▸ EXERCISE DESCRIPTION:
Reproduce the listing below without any change.

▸ RAW DATA:

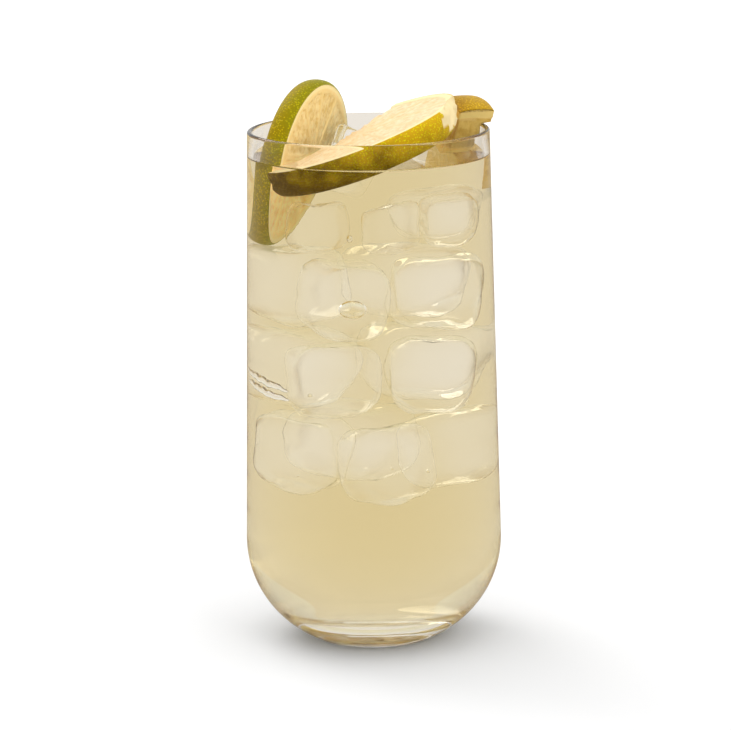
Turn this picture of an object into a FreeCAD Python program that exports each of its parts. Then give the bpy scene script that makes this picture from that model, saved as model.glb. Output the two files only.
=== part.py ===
import FreeCAD, Part

import math
import os

from FreeCAD import Placement, Rotation, Vector

# A long drink served in its glass, in millimetres, +Z up. The origin is the middle of the glass's foot.
# The glass is a stemless tumbler with a rounded bottom. It is filled with a pale drink, in which two lime
# slices and a lime wedge stand among ice. One ice cube breaks the surface.

# ---- glass
glass_height = 150.0
mouth_radius = 35.0      # outside of the rim
belly_radius = 37.5      # outside, where the straight wall meets the rounded bottom
belly_height = 30.0
foot_radius = 18.6       # flat face that the glass stands on
wall = 1.6
base_thickness = 8.5
floor_radius = 14.0      # flat of the inside
floor_curve_top = 32.0   # height at which the inside starts to round in

# ---- drink
fill_drop = 8.0          # from the rim down to the drink
fill_gap = 0.2           # room between the drink and what it touches

# ---- what the limes and the wedge share
rind_and_pith = 2.9      # from the skin to the pulp
core_radius = 2.4
membrane = 0.8           # thickness of the wall between two segments
pulp_recess = 0.35       # how far the pulp lies under the membranes
lime_segments = 10
skin_round = 0.5         # rounding of the cut edge of the skin

# ---- upright lime wheel, on the left
wheel_radius = 23.5
wheel_taper = 0.8        # how much smaller the side away from the drinker is
wheel_thickness = 6.6
wheel_bulge = 0.8        # of its skin, between its two faces
wheel_sink = 2.1         # of its middle under the drink's level
wheel_wall_gap = 0.42    # from the wall to its smaller face, at the drink's level
wheel_turn = -24.0       # degrees about Z of the way its face looks, from +X
wheel_lean = 8.0         # degrees that its top leans over its face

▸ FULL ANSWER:
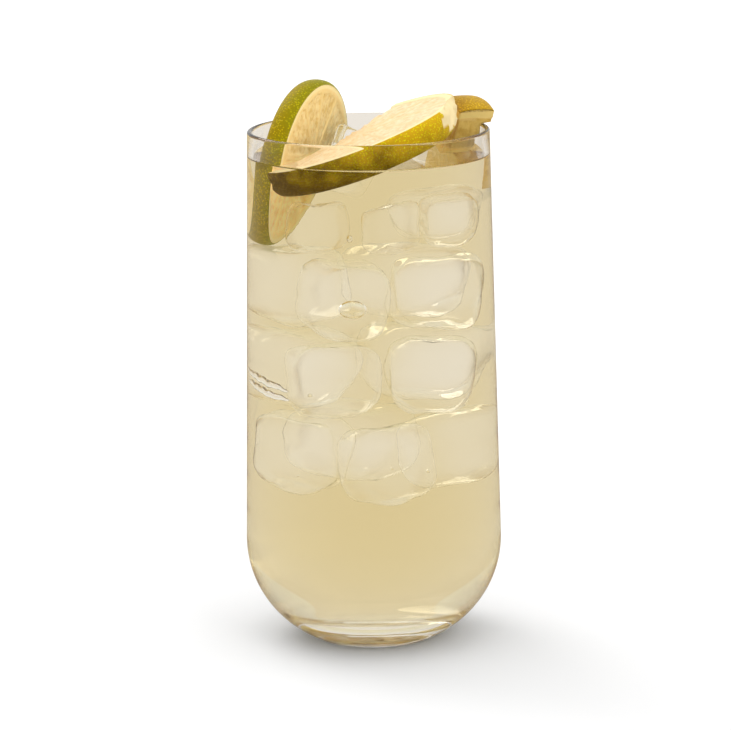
Turn this picture of an object into a FreeCAD Python program that exports each of its parts. Then give the bpy scene script that makes this picture from that model, saved as model.glb. Output the two files only.
=== part.py ===
import FreeCAD, Part

import math
import os

from FreeCAD import Placement, Rotation, Vector

# A long drink served in its glass, in millimetres, +Z up. The origin is the middle of the glass's foot.
# The glass is a stemless tumbler with a rounded bottom. It is filled with a pale drink, in which two lime
# slices and a lime wedge stand among ice. One ice cube breaks the surface.

# ---- glass
glass_height = 150.0
mouth_radius = 35.0      # outside of the rim
belly_radius = 37.5      # outside, where the straight wall meets the rounded bottom
belly_height = 30.0
foot_radius = 18.6       # flat face that the glass stands on
wall = 1.6
base_thickness = 8.5
floor_radius = 14.0      # flat of the inside
floor_curve_top = 32.0   # height at which the inside starts to round in

# ---- drink
fill_drop = 8.0          # from the rim down to the drink
fill_gap = 0.2           # room between the drink and what it touches

# ---- what the limes and the wedge share
rind_and_pith = 2.9      # from the skin to the pulp
core_radius = 2.4
membrane = 0.8           # thickness of the wall between two segments
pulp_recess = 0.35       # how far the pulp lies under the membranes
lime_segments = 10
skin_round = 0.5         # rounding of the cut edge of the skin

# ---- upright lime wheel, on the left
wheel_radius = 23.5
wheel_taper = 0.8        # how much smaller the side away from the drinker is
wheel_thickness = 6.6
wheel_bulge = 0.8        # of its skin, between its two faces
wheel_sink = 2.1         # of its middle under the drink's level
wheel_wall_gap = 0.42    # from the wall to its smaller face, at the drink's level
wheel_turn = -24.0       # degrees about Z of the way its face looks, from +X
wheel_lean = 8.0         # degrees that its top leans over its face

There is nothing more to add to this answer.